-- begin GIVEN DATA --

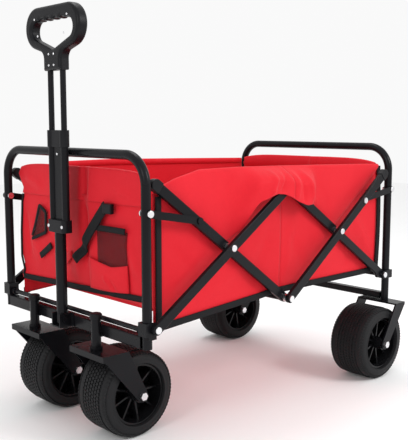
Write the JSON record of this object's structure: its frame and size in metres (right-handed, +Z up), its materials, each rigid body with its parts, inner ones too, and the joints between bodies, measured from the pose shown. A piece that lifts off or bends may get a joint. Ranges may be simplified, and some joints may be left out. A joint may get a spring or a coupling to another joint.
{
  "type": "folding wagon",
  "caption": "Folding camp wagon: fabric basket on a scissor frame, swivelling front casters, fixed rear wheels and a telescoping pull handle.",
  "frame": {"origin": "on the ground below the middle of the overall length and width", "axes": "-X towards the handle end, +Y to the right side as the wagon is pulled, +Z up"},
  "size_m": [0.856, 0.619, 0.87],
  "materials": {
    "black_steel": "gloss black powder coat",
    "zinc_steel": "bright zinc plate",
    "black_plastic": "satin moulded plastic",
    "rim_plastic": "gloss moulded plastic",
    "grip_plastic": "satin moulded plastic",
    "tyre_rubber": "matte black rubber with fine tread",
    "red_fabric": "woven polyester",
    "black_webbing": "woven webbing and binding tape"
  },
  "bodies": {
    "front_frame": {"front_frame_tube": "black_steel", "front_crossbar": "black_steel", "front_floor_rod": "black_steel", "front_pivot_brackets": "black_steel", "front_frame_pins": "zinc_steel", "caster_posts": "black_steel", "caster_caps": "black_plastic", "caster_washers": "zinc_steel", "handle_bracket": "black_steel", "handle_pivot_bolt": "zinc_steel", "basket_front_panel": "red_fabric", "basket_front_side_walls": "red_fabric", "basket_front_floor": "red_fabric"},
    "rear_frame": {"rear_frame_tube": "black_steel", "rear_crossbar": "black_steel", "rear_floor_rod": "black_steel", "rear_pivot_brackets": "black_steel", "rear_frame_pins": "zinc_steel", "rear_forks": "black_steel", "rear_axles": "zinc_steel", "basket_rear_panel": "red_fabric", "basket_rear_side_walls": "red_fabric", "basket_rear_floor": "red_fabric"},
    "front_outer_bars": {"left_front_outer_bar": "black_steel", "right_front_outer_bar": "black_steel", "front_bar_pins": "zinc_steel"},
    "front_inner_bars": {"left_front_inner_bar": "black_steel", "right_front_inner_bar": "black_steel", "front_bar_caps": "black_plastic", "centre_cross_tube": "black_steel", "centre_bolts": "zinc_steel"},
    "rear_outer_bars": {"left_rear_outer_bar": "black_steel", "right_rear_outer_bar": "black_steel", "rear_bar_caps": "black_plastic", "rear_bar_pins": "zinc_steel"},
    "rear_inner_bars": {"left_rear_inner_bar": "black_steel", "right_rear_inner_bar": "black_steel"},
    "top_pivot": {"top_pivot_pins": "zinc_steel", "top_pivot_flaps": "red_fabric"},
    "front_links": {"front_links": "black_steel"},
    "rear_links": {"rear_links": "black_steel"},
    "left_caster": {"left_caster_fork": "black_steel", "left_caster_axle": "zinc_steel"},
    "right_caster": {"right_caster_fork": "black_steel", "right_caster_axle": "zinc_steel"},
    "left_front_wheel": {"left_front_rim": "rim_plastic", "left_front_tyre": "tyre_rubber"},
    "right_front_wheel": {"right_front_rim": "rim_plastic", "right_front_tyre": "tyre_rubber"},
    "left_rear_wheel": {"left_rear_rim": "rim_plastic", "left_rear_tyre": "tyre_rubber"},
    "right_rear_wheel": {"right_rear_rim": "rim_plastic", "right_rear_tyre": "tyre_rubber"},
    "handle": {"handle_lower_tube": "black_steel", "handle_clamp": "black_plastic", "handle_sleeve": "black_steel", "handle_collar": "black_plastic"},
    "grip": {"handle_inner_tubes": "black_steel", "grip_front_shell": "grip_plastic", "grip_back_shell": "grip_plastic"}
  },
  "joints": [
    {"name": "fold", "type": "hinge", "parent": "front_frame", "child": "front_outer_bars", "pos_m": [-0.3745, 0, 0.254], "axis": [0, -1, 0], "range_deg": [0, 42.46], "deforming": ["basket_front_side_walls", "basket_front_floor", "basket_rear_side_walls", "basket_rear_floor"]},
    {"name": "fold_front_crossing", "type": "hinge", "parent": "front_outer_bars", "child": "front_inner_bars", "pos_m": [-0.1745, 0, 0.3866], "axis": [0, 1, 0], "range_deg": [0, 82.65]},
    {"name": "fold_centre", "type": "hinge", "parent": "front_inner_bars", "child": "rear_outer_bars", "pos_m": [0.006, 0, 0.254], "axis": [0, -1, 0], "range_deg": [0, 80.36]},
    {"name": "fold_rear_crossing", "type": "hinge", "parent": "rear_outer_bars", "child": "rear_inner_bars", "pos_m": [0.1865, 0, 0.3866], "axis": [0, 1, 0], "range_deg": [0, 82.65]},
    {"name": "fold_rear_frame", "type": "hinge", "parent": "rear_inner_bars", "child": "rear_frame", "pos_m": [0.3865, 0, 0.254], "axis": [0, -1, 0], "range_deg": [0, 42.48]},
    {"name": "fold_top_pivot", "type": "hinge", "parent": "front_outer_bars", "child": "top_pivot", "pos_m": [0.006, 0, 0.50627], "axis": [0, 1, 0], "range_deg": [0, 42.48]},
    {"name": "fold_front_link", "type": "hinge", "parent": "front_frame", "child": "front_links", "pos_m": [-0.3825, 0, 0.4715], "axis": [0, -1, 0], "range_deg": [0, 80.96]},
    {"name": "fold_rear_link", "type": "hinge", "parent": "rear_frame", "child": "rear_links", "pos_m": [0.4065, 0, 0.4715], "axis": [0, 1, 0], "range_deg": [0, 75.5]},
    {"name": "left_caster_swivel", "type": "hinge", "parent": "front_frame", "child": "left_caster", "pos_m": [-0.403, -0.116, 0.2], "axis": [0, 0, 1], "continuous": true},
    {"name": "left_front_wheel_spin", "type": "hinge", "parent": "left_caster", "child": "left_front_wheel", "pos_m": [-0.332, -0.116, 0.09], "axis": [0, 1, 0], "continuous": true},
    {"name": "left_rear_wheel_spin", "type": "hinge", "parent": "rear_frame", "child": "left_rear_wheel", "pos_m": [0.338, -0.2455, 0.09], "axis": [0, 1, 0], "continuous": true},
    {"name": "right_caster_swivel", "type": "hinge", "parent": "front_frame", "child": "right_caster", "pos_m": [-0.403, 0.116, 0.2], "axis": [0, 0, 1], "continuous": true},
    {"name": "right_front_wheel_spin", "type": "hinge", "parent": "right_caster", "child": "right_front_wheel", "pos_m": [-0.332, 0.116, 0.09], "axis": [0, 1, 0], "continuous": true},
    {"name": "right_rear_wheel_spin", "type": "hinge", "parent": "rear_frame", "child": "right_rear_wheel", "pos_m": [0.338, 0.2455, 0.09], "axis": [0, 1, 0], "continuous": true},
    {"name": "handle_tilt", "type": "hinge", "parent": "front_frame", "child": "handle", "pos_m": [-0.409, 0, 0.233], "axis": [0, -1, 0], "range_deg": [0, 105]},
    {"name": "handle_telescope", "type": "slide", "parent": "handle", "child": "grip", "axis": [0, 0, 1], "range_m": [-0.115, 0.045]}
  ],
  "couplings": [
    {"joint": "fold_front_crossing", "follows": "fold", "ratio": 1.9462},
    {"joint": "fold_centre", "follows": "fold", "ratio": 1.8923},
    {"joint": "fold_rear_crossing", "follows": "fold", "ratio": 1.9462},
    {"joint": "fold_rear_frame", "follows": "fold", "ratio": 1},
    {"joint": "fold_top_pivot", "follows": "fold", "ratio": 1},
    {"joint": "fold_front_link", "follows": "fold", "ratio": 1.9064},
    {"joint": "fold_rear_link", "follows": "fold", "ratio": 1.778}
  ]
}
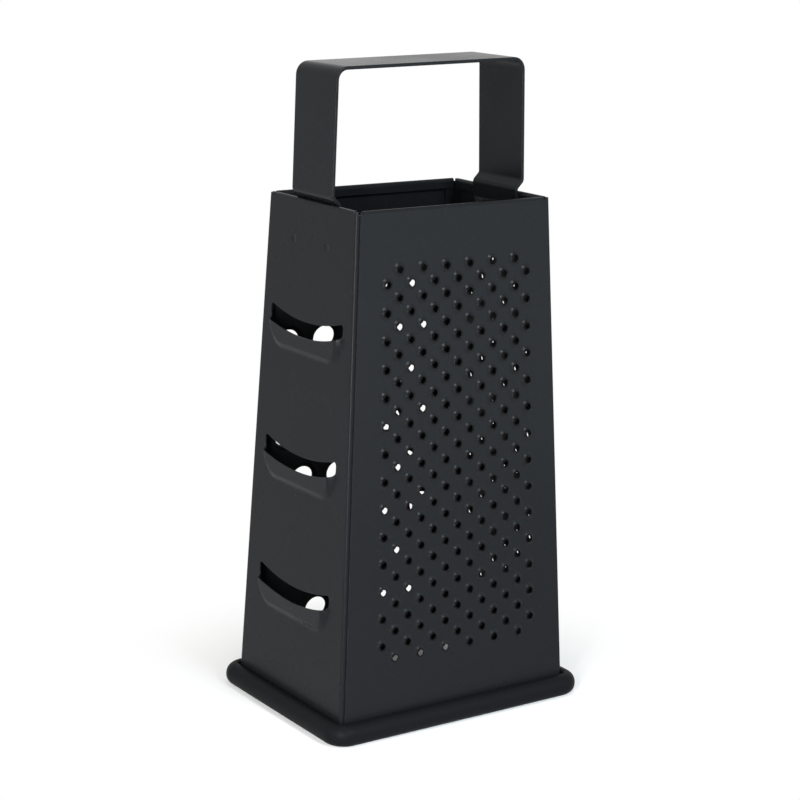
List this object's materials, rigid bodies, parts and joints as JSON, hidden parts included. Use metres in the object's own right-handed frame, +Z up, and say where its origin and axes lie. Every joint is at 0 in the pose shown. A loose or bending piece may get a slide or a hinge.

-- end GIVEN DATA --

PROMPT :: Report only the number of lines that hold the word "metres".

EXERCISE RESULT :: 2